= DIRECTIVE =
Retype, exactly as written, every line from the one containing "box = node.Shape.optimalBoundingBox(False)" down to the one containing "in imported if", including both, and nothing else.

= AVAILABLE DATA =
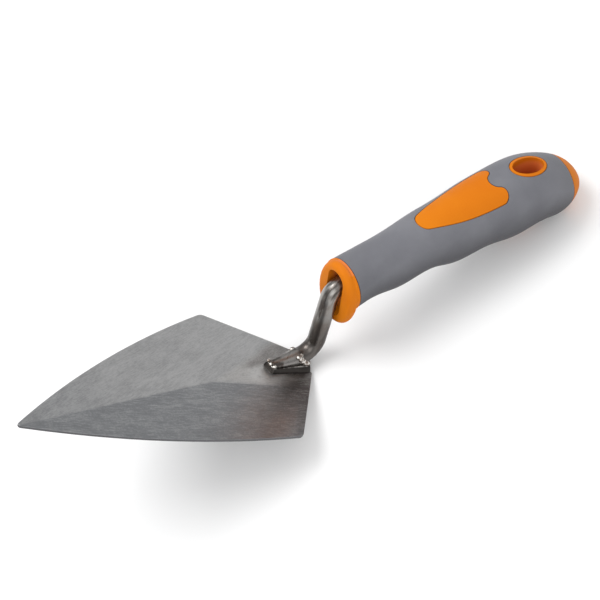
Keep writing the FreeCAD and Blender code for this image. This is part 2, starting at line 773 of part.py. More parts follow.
# The lowest points touch z = 0, and the origin is under the middle of the trowel's length.
lie = turn_y(math.degrees(rest_tilt()))
tip = lie.multVec(vec(blade.Shape.optimalBoundingBox(False).XMin, 0, 0)).x
handle_turn = lie.multiply(turn_y(-size("handle_angle")))
butt_end = lie.multVec(vec(size("handle_x"), 0, size("handle_z"))).x + handle_reach(handle_turn)
where = FreeCAD.Placement(vec(-(tip + butt_end) / 2, 0, 0), lie)
handle_where = where * FreeCAD.Placement(
    vec(size("handle_x"), 0, size("handle_z")), turn_y(-size("handle_angle"))
)
for item in (blade, tang, bead):
    item.Placement = where
for item in (core, sleeve):
    item.Placement = handle_where
doc.recompute()

for item in doc.Objects:
    if "Invalid" in item.State or "Error" in item.State:
        raise RuntimeError("failed: " + item.Name)
for node in nodes:
    if node.Shape.isNull() or not node.Shape.isValid():
        raise RuntimeError("bad shape: " + node.Label)
    box = node.Shape.optimalBoundingBox(False)
    print(
        "%-12s solids %d volume %8.1f  x %.2f %.2f  y %.2f %.2f  z %.2f %.2f"
        % (node.Label, len(node.Shape.Solids), node.Shape.Volume,
           box.XMin, box.XMax, box.YMin, box.YMax, box.ZMin, box.ZMax)
    )
print("tilt %.3f  shift %.3f" % (math.degrees(rest_tilt()), where.Base.x))

os.makedirs("parts", exist_ok=True)
for node in nodes:
    node.Shape.exportStep("parts/%s.step" % node.Label)
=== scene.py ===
import json
import math
import bpy
import bmesh
from mathutils import Vector, Matrix


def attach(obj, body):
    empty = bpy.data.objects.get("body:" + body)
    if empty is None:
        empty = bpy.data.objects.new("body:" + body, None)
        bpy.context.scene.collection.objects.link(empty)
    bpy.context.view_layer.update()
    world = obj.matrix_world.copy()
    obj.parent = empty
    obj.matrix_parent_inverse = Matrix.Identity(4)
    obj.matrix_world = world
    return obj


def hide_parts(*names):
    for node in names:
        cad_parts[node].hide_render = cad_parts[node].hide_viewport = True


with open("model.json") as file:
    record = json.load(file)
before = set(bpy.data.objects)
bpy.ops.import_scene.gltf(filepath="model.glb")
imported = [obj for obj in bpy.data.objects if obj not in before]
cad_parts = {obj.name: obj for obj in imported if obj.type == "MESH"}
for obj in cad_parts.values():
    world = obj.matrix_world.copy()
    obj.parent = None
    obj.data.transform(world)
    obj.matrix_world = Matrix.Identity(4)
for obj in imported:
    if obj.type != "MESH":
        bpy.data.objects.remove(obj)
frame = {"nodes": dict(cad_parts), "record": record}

nodes = frame["nodes"]
mounts = {m["name"]: m for m in frame["record"]["mounts"]}
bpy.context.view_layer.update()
print("frame loaded")

# the blade and the handle each lean in the XZ plane, and the mounts say by how much
underside = Vector(mounts["blade_underside"]["axis"])
bladeLean = math.atan2(-underside.x, -underside.z)  # tip up
holeAxis = Vector(mounts["hang_hole"]["axis"])
handleLean = math.atan2(holeAxis.x, holeAxis.z)  # butt down
underPoint = Vector(mounts["blade_underside"]["pos_m"])
holePoint = Vector(mounts["hang_hole"]["pos_m"])

# the blade's own length and thickness, and the middle of its heel's lower edge
bladeLong = Vector((math.cos(bladeLean), 0, -math.sin(bladeLean)))
bladeUp = -underside
mountAhead = 0.045  # how far in front of the heel the underside's mount is
heel = underPoint + bladeLong * mountAhead


class Sock:
    # wraps an output socket, so that shader maths reads as Python
    def __init__(self, shop, socket):
        self.shop = shop
        self.socket = socket

    def maths(self, operation, other=None, flip=False):
        inputs = [other, self] if flip else [self, other]
        values = {n: v for n, v in enumerate(inputs) if v is not None}
        return self.shop.node("ShaderNodeMath", {"operation": operation}, values)

    def __add__(self, other):
        return self.maths("ADD", other)

    def __sub__(self, other):
        return self.maths("SUBTRACT", other)

    def __rsub__(self, other):
        return self.maths("SUBTRACT", other, flip=True)

    def __mul__(self, other):
        return self.maths("MULTIPLY", other)

    def __truediv__(self, other):
        return self.maths("DIVIDE", other)

    def __pow__(self, other):
        return self.maths("POWER", other)

    __radd__ = __add__
    __rmul__ = __mul__

    def abs(self):
        return self.maths("ABSOLUTE")

    def least(self, other):
        return self.maths("MINIMUM", other)

    def most(self, other):
        return self.maths("MAXIMUM", other)

    def clip(self):
        return self.most(0).least(1)

    def away(self, other):
        # distance from a middle, out of the distances along and across
        return (self ** 2 + other ** 2) ** 0.5

    def swing(self, amount):
        # a noise's rise and fall about its middle
        return (self - 0.5) * amount

    def ramp(self, low, high):
        # smooth 0 to 1 as the value goes from low to high
        return self.shop.node(
            "ShaderNodeMapRange",
            {"interpolation_type": "SMOOTHSTEP"},
            {"Value": self, "From Min": low, "From Max": high},
        )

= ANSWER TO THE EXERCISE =
    box = node.Shape.optimalBoundingBox(False)
    print(
        "%-12s solids %d volume %8.1f  x %.2f %.2f  y %.2f %.2f  z %.2f %.2f"
        % (node.Label, len(node.Shape.Solids), node.Shape.Volume,
           box.XMin, box.XMax, box.YMin, box.YMax, box.ZMin, box.ZMax)
    )
print("tilt %.3f  shift %.3f" % (math.degrees(rest_tilt()), where.Base.x))

os.makedirs("parts", exist_ok=True)
for node in nodes:
    node.Shape.exportStep("parts/%s.step" % node.Label)
=== scene.py ===
import json
import math
import bpy
import bmesh
from mathutils import Vector, Matrix


def attach(obj, body):
    empty = bpy.data.objects.get("body:" + body)
    if empty is None:
        empty = bpy.data.objects.new("body:" + body, None)
        bpy.context.scene.collection.objects.link(empty)
    bpy.context.view_layer.update()
    world = obj.matrix_world.copy()
    obj.parent = empty
    obj.matrix_parent_inverse = Matrix.Identity(4)
    obj.matrix_world = world
    return obj


def hide_parts(*names):
    for node in names:
        cad_parts[node].hide_render = cad_parts[node].hide_viewport = True


with open("model.json") as file:
    record = json.load(file)
before = set(bpy.data.objects)
bpy.ops.import_scene.gltf(filepath="model.glb")
imported = [obj for obj in bpy.data.objects if obj not in before]
cad_parts = {obj.name: obj for obj in imported if obj.type == "MESH"}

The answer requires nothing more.